Noah offered a cautious smile. "Hard to turn down a personal invite. Especially from the local sun god."

 

The Saint tilted his head. "You see it. The light."

 

"It's hard to miss when it's cooking me alive," Noah muttered. Then quickly added, louder, "Yes. I noticed."

 

The Saint gestured, and the Kindle One vanished silently into the corridor. The door closed behind them with a hush.

 

"You're curious," the Saint said, stepping forward, robes whispering against the floor. "Good. Curiosity is the sign of a living mind. The others here—most of them only breathe to obey."

 

Noah's lips twitched. He'd fit right in at a startup, he thought grimly.

 

"I suppose you want to know how," the Saint continued. "The sun. The warmth. The breath of fire in a place that should be dead."

 

Noah shrugged, playing casual. "I mean, I've seen some weird stuff. But sure. Go ahead. Impress me."

 

The Saint reached out his hands slowly, letting the light pour over his fingers. "It is a gift. From my divinity. When the Trial cast me aside—through error, through blindness, not because I was unworthy—I was not stripped of my flame.
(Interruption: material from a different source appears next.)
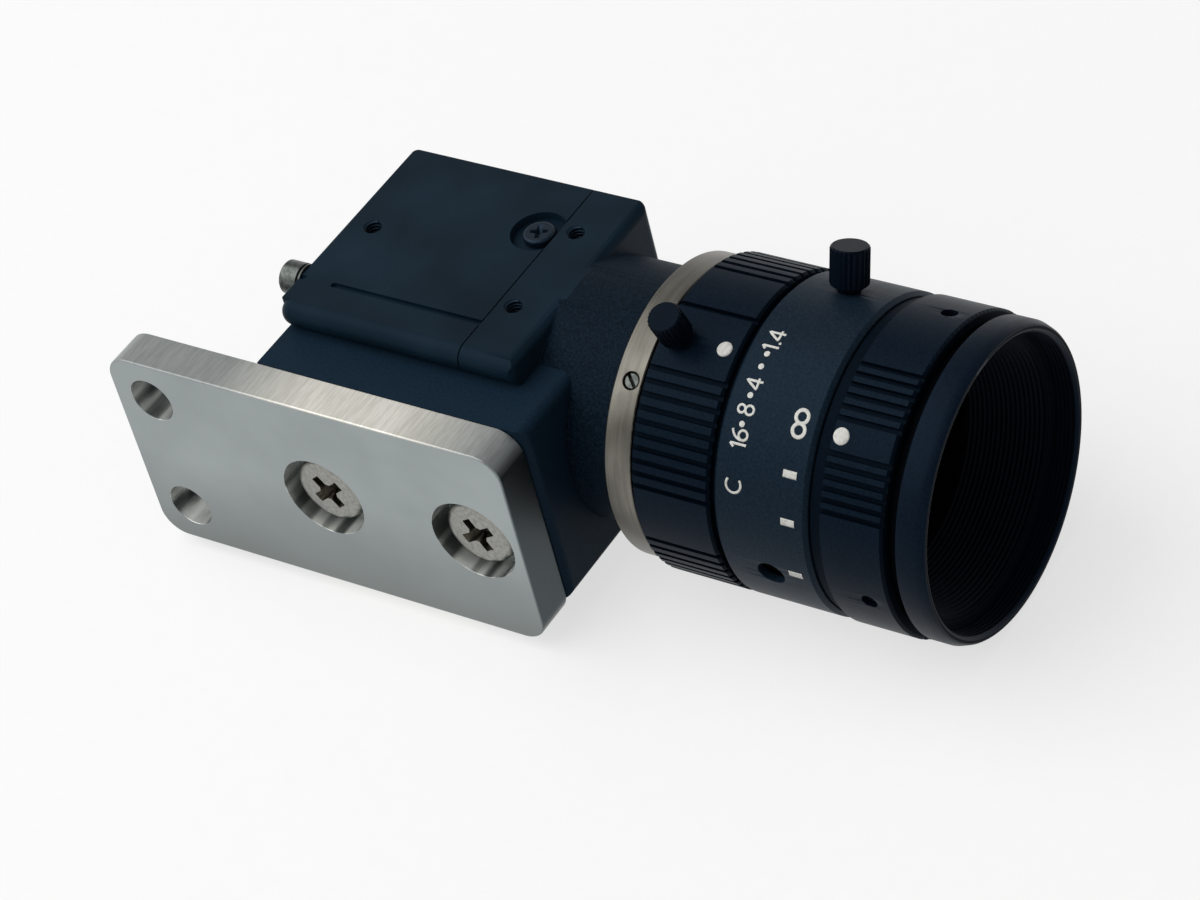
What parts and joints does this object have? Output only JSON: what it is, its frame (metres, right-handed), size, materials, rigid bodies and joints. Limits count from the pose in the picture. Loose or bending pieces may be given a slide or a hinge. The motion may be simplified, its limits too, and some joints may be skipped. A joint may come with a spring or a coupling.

I was changed. Branded by fire, yes, but not broken. I am still what I was. A god, misnamed as failure. And from my flame, I shaped this light. I gave the people warmth again. A sun for those forgotten by the heavens."

 

Noah blinked. Something didn't add up.

 

He crossed his arms. "Wait. You're divine? But... we were all told the gods are gone. That the ones chosen now—us—were sent to replace them. So how can you still be...?"

 

The shift in the Saint was immediate.

 

The warmth in the room stilled. The light dimmed. Just slightly.

 

Noah felt it before he saw it—the crackle of tension, the flick of anger like a match about to catch.

 

The Saint's voice came sharper, deeper. "Do not mistake what I am."

 

Then, just as quickly, it vanished.

 

He straightened, tilting his veiled face once again with a serene, almost fatherly grace. "The path is never as straight as they tell you. Some are broken and burned. Others rise from ash. And some," he said, looking directly at Noah now, "are meant to return again and again, until they understand."

 

Noah swallowed hard.

 

Okay, he thought. Definitely still insane. But scary-smart insane. Which is worse.

 

The Saint stepped back into the pillar of light. "I would like to speak with you again. Daily, if you can bear it. I believe you will find answers here. In time."

 

Noah offered a small nod. "Sure. I love daily existential check-ins."

 

The Saint let out something that could've been a chuckle. "Go, then. Rest. The Womb watches. And so do I."

 

The door opened again, silently.

 

And Noah, pulse thrumming and thoughts racing, stepped back into the hall—more uncertain than ever whether he'd just been blessed or marked for death.